## Start
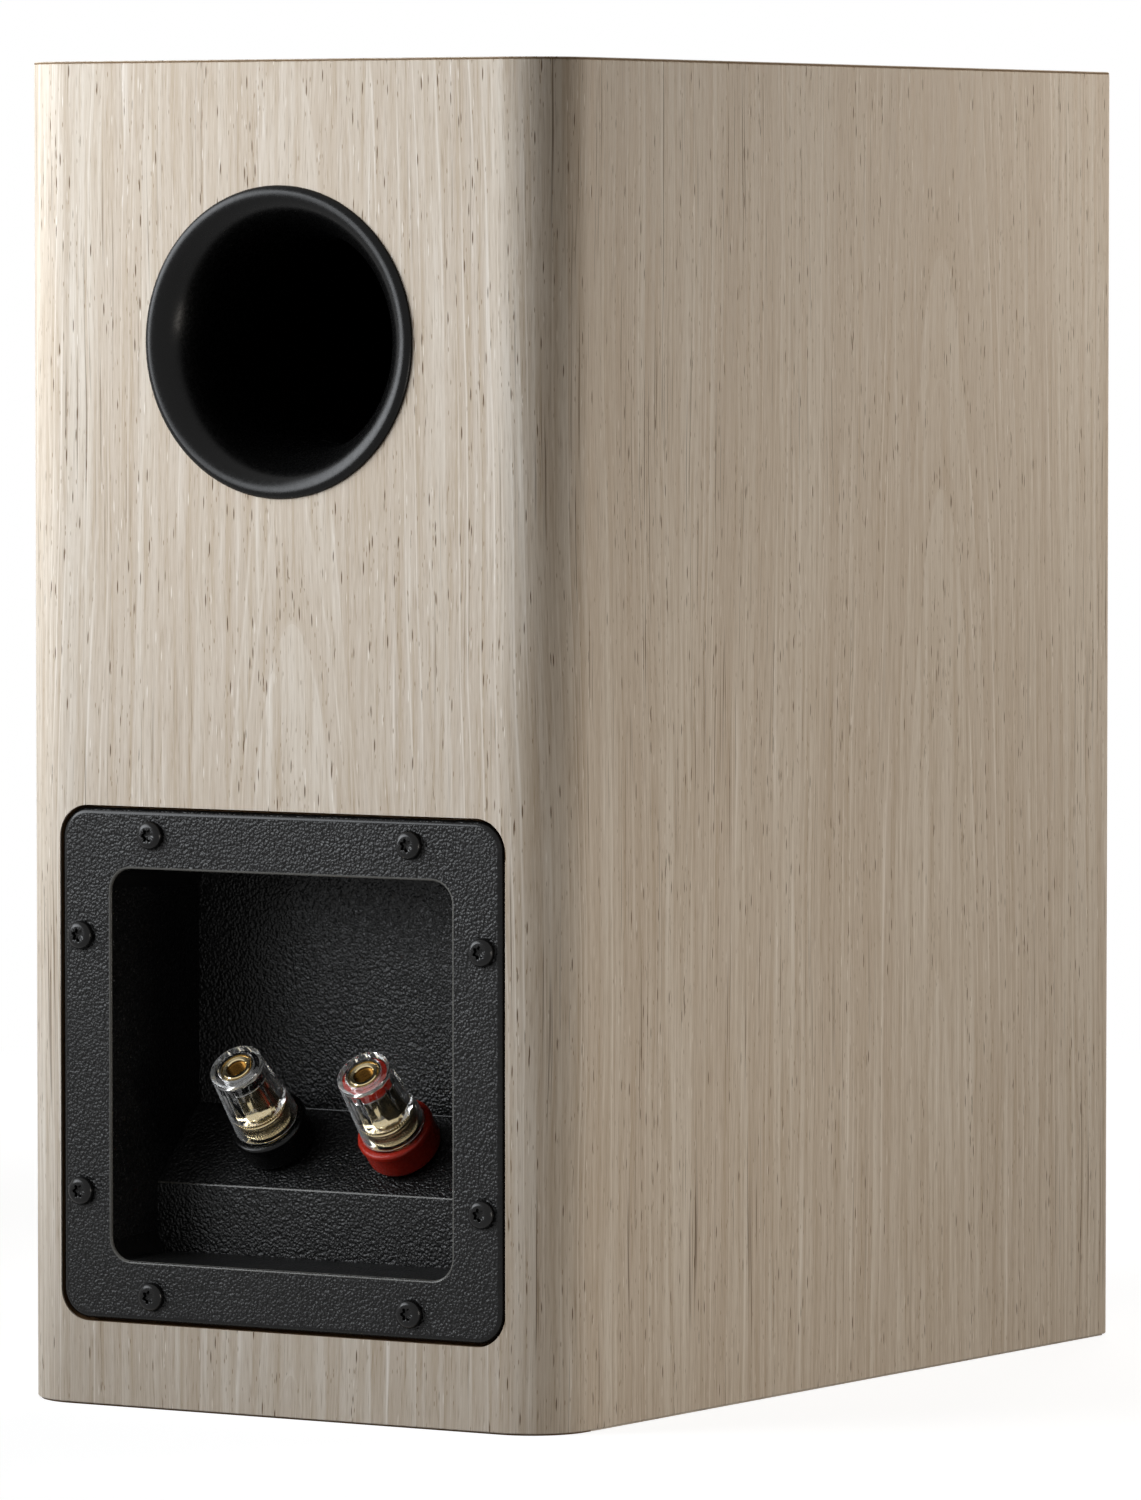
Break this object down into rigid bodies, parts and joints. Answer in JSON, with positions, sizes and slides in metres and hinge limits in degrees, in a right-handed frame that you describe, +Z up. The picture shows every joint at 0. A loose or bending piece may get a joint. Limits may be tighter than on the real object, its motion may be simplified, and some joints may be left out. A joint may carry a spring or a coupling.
{
  "type": "bookshelf speaker",
  "caption": "Two-way ported bookshelf loudspeaker: tapered veneered cabinet, rear reflex port, recessed terminal cup with screw-down binding posts, woofer and dome tweeter.",
  "frame": {"origin": "middle of the underside, on the surface that the speaker stands on", "axes": "+Z up; -Y out of the front baffle; +Y out of the rear, where the port and the terminals are"},
  "size_m": [0.2146, 0.3023, 0.38],
  "materials": {
    "oak_veneer": "bleached oak veneer, matt lacquer, vertical grain",
    "fibreboard": "raw medium density fibreboard",
    "damping_foam": "open-cell foam",
    "port_plastic": "satin moulded black plastic",
    "cup_plastic": "fine leather-grain moulded black plastic",
    "black_screw": "black oxide",
    "black_post_plastic": "moulded, semi-gloss",
    "red_post_plastic": "moulded, semi-gloss",
    "gilt_brass": "gold plated, machined",
    "bright_metal": "polished",
    "clear_plastic": "clear polycarbonate",
    "plated_steel": "zinc plated",
    "basket_casting": "cast, black powder coat",
    "surround_rubber": "matt",
    "cone_plastic": "moulded cone, satin",
    "coil_copper": "enamelled copper wire",
    "spider_cloth": "resin-dipped cloth",
    "ferrite": "sintered, matt",
    "faceplate_black": "satin",
    "dome_silk": "coated silk",
    "crossover_card": "hardboard",
    "capacitor_sleeve": "plastic sleeve",
    "resistor_ceramic": "white ceramic",
    "black_lead": "PVC sheath",
    "red_lead": "PVC sheath"
  },
  "bodies": {
    "cabinet": {"front_baffle": "oak_veneer", "bottom_board": "oak_veneer", "veneer_wrap": "oak_veneer", "top_veneer": "oak_veneer", "left_side_board": "fibreboard", "right_side_board": "fibreboard", "top_board": "fibreboard", "rear_board": "fibreboard", "window_brace": "fibreboard", "left_damping_foam": "damping_foam", "right_damping_foam": "damping_foam", "port_flare": "port_plastic", "port_tube": "port_plastic", "terminal_cup": "cup_plastic", "cup_screw_1": "black_screw", "cup_screw_2": "black_screw", "cup_screw_3": "black_screw", "cup_screw_4": "black_screw", "cup_screw_5": "black_screw", "cup_screw_6": "black_screw", "cup_screw_7": "black_screw", "cup_screw_8": "black_screw", "black_post_base": "black_post_plastic", "black_post_stud": "gilt_brass", "black_post_nut": "plated_steel", "red_post_base": "red_post_plastic", "red_post_stud": "gilt_brass", "red_post_nut": "plated_steel", "woofer_basket": "basket_casting", "woofer_surround": "surround_rubber", "woofer_inductor": "coil_copper", "tweeter_inductor": "coil_copper", "woofer_spider": "spider_cloth", "woofer_top_plate": "plated_steel", "woofer_yoke": "plated_steel", "woofer_magnet": "ferrite", "tweeter_motor": "ferrite", "tweeter_faceplate": "faceplate_black", "tweeter_surround": "dome_silk", "tweeter_chamber": "port_plastic", "crossover_board": "crossover_card", "crossover_capacitor": "capacitor_sleeve", "crossover_resistor": "resistor_ceramic", "black_input_lead": "black_lead", "woofer_lead": "black_lead", "tweeter_lead": "black_lead", "red_input_lead": "red_lead"},
    "black_washer": {"black_post_washer": "bright_metal"},
    "black_cap": {"black_post_cap": "clear_plastic", "black_post_insert": "gilt_brass", "black_post_marker": "black_post_plastic"},
    "red_washer": {"red_post_washer": "bright_metal"},
    "red_cap": {"red_post_cap": "clear_plastic", "red_post_insert": "gilt_brass", "red_post_marker": "red_post_plastic"},
    "woofer_cone_set": {"woofer_cone": "cone_plastic", "woofer_dust_cap": "cone_plastic", "woofer_voice_coil": "coil_copper"},
    "tweeter_dome_set": {"tweeter_dome": "dome_silk", "tweeter_voice_coil": "coil_copper"}
  },
  "joints": [
    {"name": "black_post_slide", "type": "slide", "parent": "cabinet", "child": "black_washer", "axis": [0, 0.7071, 0.7071], "range_m": [0, 0.005]},
    {"name": "black_post_turn", "type": "hinge", "parent": "black_washer", "child": "black_cap", "pos_m": [0.021, 0.11575, 0.07346], "axis": [0, 0.7071, 0.7071], "range_deg": [0, 1800]},
    {"name": "red_post_slide", "type": "slide", "parent": "cabinet", "child": "red_washer", "axis": [0, 0.7071, 0.7071], "range_m": [0, 0.005]},
    {"name": "red_post_turn", "type": "hinge", "parent": "red_washer", "child": "red_cap", "pos_m": [-0.021, 0.11575, 0.07346], "axis": [0, 0.7071, 0.7071], "range_deg": [0, 1800]},
    {"name": "woofer_travel", "type": "slide", "parent": "cabinet", "child": "woofer_cone_set", "axis": [0, -1, 0], "range_m": [-0.004, 0.004], "stiffness_N_per_m": 1200, "deforming": ["woofer_surround", "woofer_spider"]},
    {"name": "tweeter_travel", "type": "slide", "parent": "cabinet", "child": "tweeter_dome_set", "axis": [0, -1, 0], "range_m": [-0.0003, 0.0003], "stiffness_N_per_m": 2000, "deforming": ["tweeter_surround"]}
  ],
  "couplings": [
    {"joint": "black_post_turn", "follows": "black_post_slide", "rad_per_m": 6283},
    {"joint": "red_post_turn", "follows": "red_post_slide", "rad_per_m": 6283}
  ]
}
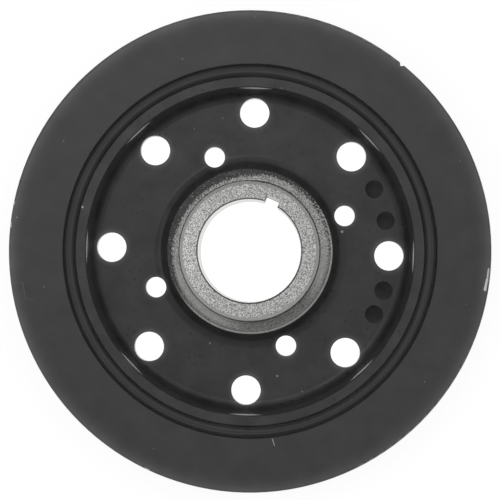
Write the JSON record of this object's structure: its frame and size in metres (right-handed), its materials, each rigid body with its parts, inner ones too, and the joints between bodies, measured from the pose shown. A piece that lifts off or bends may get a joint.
## End
→ **GIVEN EXERCISE**
Each line containing the word "rigid" counts once; say how many such lines there are, giving only the number.

→ **TASK RESPONSE**
2